Refer to Manage Relational Metadata Using Gravitino for more details.

Schema

Schema capabilities

  • Gravitino's schema concept corresponds to the Doris database.
  • Supports creating schema.
  • Supports dropping schema.

Schema properties

  • Support schema properties, including Doris database properties and user-defined properties.

Schema operations

Please refer to Manage Relational Metadata Using Gravitino for more details.

Table

Table capabilities

  • Gravitino's table concept corresponds to the Doris table.
  • Supports index.
  • Supports column default value.

Table column types

Gravitino TypeDoris Type
BooleanBoolean
ByteTinyInt
ShortSmallInt
IntegerInt
LongBigInt
FloatFloat
DoubleDouble
DecimalDecimal
DateDate
TimestampDatetime
VarCharVarChar
FixedCharChar
StringString

Doris doesn't support Gravitino Fixed Struct List Map Timestamp_tz IntervalDay IntervalYear Union UUID type. The data types other than those listed above are mapped to Gravitino's Unparsed Type that represents an unresolvable data type since 0.5.0.

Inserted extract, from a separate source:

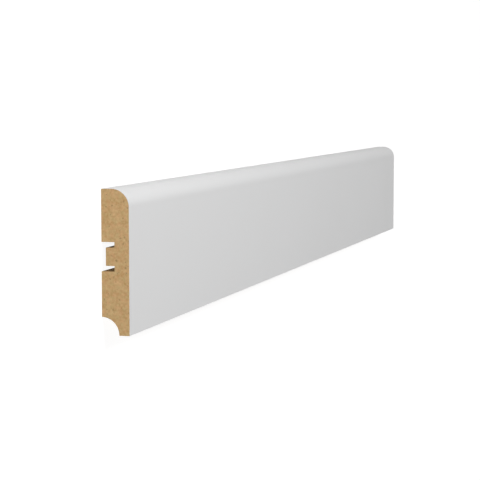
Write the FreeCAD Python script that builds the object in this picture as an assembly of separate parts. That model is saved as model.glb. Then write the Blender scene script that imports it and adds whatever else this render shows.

Table column auto-increment

Unsupported for now.

Table properties

  • Doris supports table properties, and you can set them in the table properties.
  • Only supports Doris table properties and doesn't support user-defined properties.

Table indexes

  • Supports PRIMARY_KEY

    Please be aware that the index can only apply to a single column.

    {
    "indexes": [
    {
    "indexType": "primary_key",
    "name": "PRIMARY",
    "fieldNames": [["id"]]
    }
    ]
    }

Table partitioning

The Doris catalog supports partitioned tables. Users can create partitioned tables in the Doris catalog with specific partitioning attributes. It is also supported to pre-assign partitions when creating Doris tables. Note that although Gravitino supports several partitioning strategies, Apache Doris inherently only supports these two partitioning strategies:

  • RANGE
  • LIST
caution

The fieldName specified in the partitioning attributes must be the name of columns defined in the table.

Table distribution

Users can also specify the distribution strategy when creating tables in the Doris catalog. Currently, the Doris catalog supports the following distribution strategies:

  • HASH
  • RANDOM

For the RANDOM distribution strategy, Gravitino uses the EVEN to represent it. More information about the distribution strategy defined in Gravitino can be found here.

Table operations

Please refer to Manage Relational Metadata Using Gravitino for more details.

Alter table operations

Gravitino supports these table alteration operations:

  • RenameTable
  • UpdateComment
  • AddColumn
  • DeleteColumn
  • UpdateColumnType
  • UpdateColumnPosition
  • UpdateColumnComment
  • SetProperty

Please be aware that:

  • Not all table alteration operations can be processed in batches.
  • Schema changes, such as adding/modifying/dropping columns can be processed in batches.
  • Supports modifying multiple column comments at the same time.
  • Doesn't support modifying the column type and column comment at the same time.
  • The schema alteration in Doris is asynchronous. You might get an outdated schema if you execute a schema query immediately after the alteration. It is recommended to pause briefly after the schema alteration. Gravitino will add the schema alteration status into the schema information in the upcoming version to solve this problem.